<<<<
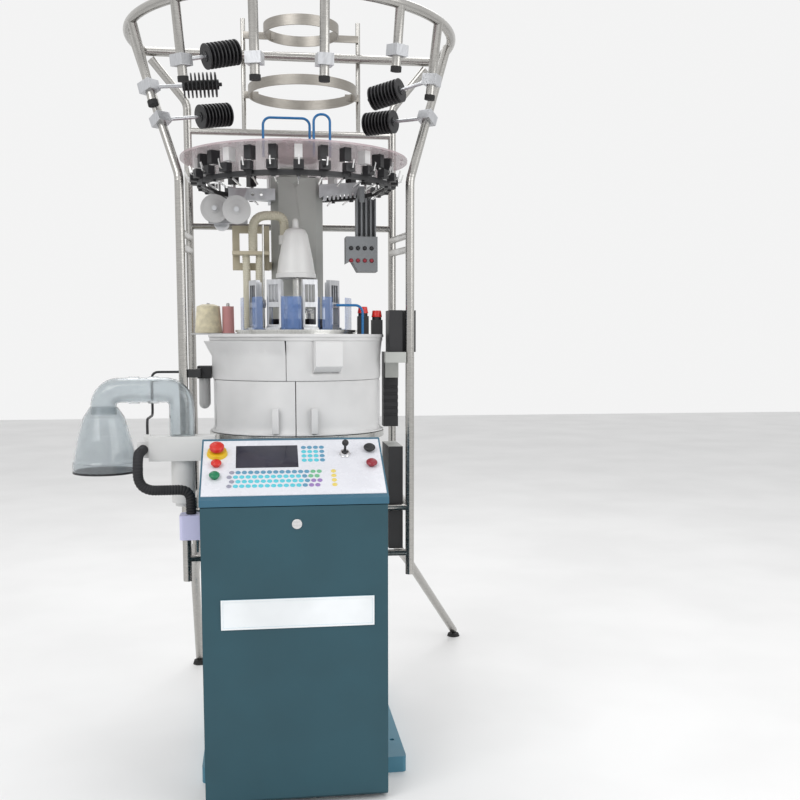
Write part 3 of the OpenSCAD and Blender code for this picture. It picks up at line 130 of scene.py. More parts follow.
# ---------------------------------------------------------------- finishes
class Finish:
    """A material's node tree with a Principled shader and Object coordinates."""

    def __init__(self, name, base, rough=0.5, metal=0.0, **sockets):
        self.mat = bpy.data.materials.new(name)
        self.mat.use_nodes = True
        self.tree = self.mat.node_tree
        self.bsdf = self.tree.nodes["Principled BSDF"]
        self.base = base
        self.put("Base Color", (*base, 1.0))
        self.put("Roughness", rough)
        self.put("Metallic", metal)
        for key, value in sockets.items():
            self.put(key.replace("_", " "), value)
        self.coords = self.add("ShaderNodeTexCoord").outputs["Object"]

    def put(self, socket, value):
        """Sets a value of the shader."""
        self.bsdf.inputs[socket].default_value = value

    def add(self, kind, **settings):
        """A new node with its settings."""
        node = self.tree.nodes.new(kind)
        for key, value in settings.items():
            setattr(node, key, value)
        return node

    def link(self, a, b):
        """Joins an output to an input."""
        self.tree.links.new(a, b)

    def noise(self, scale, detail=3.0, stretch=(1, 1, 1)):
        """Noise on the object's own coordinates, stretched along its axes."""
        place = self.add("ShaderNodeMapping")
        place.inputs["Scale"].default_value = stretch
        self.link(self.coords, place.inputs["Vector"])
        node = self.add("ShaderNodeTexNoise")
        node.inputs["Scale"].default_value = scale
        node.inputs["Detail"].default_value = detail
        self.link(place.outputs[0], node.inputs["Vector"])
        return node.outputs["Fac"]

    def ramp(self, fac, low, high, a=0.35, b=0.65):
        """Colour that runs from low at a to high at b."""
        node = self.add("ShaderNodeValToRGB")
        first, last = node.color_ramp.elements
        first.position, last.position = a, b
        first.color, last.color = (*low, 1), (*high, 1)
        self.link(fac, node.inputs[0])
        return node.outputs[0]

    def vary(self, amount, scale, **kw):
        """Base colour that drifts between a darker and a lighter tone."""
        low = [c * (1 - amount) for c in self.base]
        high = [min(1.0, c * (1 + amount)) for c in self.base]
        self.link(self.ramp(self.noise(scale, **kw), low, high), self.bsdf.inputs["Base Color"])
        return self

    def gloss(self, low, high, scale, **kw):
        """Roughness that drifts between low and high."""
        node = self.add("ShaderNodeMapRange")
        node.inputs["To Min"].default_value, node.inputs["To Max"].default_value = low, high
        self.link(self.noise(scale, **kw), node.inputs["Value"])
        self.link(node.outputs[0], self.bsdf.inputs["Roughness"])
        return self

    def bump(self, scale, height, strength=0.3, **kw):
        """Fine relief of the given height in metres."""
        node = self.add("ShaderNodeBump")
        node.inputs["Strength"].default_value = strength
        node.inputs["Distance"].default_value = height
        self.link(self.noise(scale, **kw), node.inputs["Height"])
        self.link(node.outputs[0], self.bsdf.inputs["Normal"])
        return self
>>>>
Write the entire listing out again, word for word.

• OUTPUT OF THE EXERCISE:
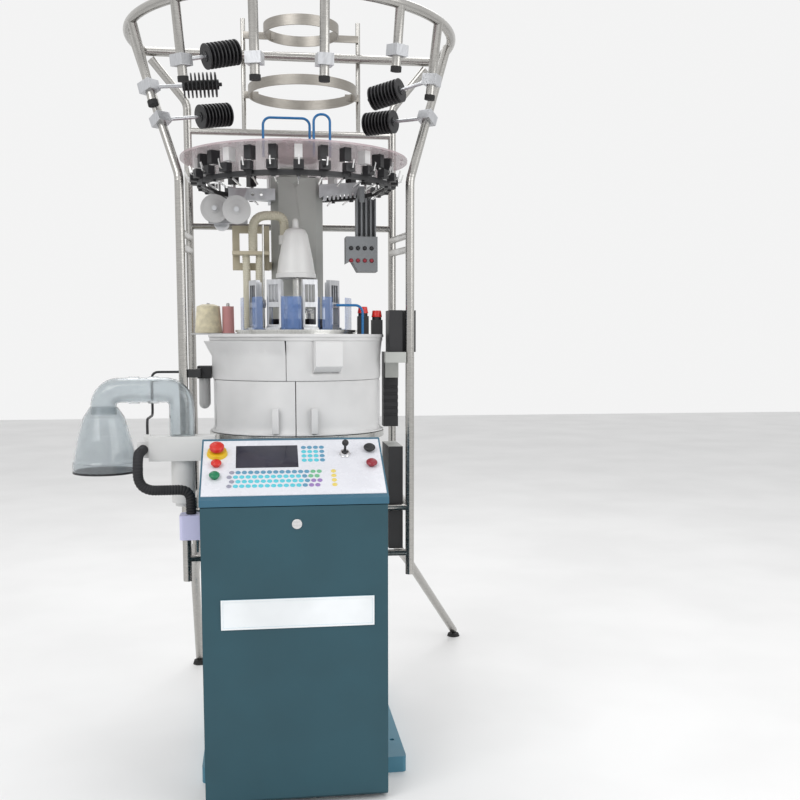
Write part 3 of the OpenSCAD and Blender code for this picture. It picks up at line 130 of scene.py. More parts follow.
# ---------------------------------------------------------------- finishes
class Finish:
    """A material's node tree with a Principled shader and Object coordinates."""

    def __init__(self, name, base, rough=0.5, metal=0.0, **sockets):
        self.mat = bpy.data.materials.new(name)
        self.mat.use_nodes = True
        self.tree = self.mat.node_tree
        self.bsdf = self.tree.nodes["Principled BSDF"]
        self.base = base
        self.put("Base Color", (*base, 1.0))
        self.put("Roughness", rough)
        self.put("Metallic", metal)
        for key, value in sockets.items():
            self.put(key.replace("_", " "), value)
        self.coords = self.add("ShaderNodeTexCoord").outputs["Object"]

    def put(self, socket, value):
        """Sets a value of the shader."""
        self.bsdf.inputs[socket].default_value = value

    def add(self, kind, **settings):
        """A new node with its settings."""
        node = self.tree.nodes.new(kind)
        for key, value in settings.items():
            setattr(node, key, value)
        return node

    def link(self, a, b):
        """Joins an output to an input."""
        self.tree.links.new(a, b)

    def noise(self, scale, detail=3.0, stretch=(1, 1, 1)):
        """Noise on the object's own coordinates, stretched along its axes."""
        place = self.add("ShaderNodeMapping")
        place.inputs["Scale"].default_value = stretch
        self.link(self.coords, place.inputs["Vector"])
        node = self.add("ShaderNodeTexNoise")
        node.inputs["Scale"].default_value = scale
        node.inputs["Detail"].default_value = detail
        self.link(place.outputs[0], node.inputs["Vector"])
        return node.outputs["Fac"]

    def ramp(self, fac, low, high, a=0.35, b=0.65):
        """Colour that runs from low at a to high at b."""
        node = self.add("ShaderNodeValToRGB")
        first, last = node.color_ramp.elements
        first.position, last.position = a, b
        first.color, last.color = (*low, 1), (*high, 1)
        self.link(fac, node.inputs[0])
        return node.outputs[0]

    def vary(self, amount, scale, **kw):
        """Base colour that drifts between a darker and a lighter tone."""
        low = [c * (1 - amount) for c in self.base]
        high = [min(1.0, c * (1 + amount)) for c in self.base]
        self.link(self.ramp(self.noise(scale, **kw), low, high), self.bsdf.inputs["Base Color"])
        return self

    def gloss(self, low, high, scale, **kw):
        """Roughness that drifts between low and high."""
        node = self.add("ShaderNodeMapRange")
        node.inputs["To Min"].default_value, node.inputs["To Max"].default_value = low, high
        self.link(self.noise(scale, **kw), node.inputs["Value"])
        self.link(node.outputs[0], self.bsdf.inputs["Roughness"])
        return self

    def bump(self, scale, height, strength=0.3, **kw):
        """Fine relief of the given height in metres."""
        node = self.add("ShaderNodeBump")
        node.inputs["Strength"].default_value = strength
        node.inputs["Distance"].default_value = height
        self.link(self.noise(scale, **kw), node.inputs["Height"])
        self.link(node.outputs[0], self.bsdf.inputs["Normal"])
        return self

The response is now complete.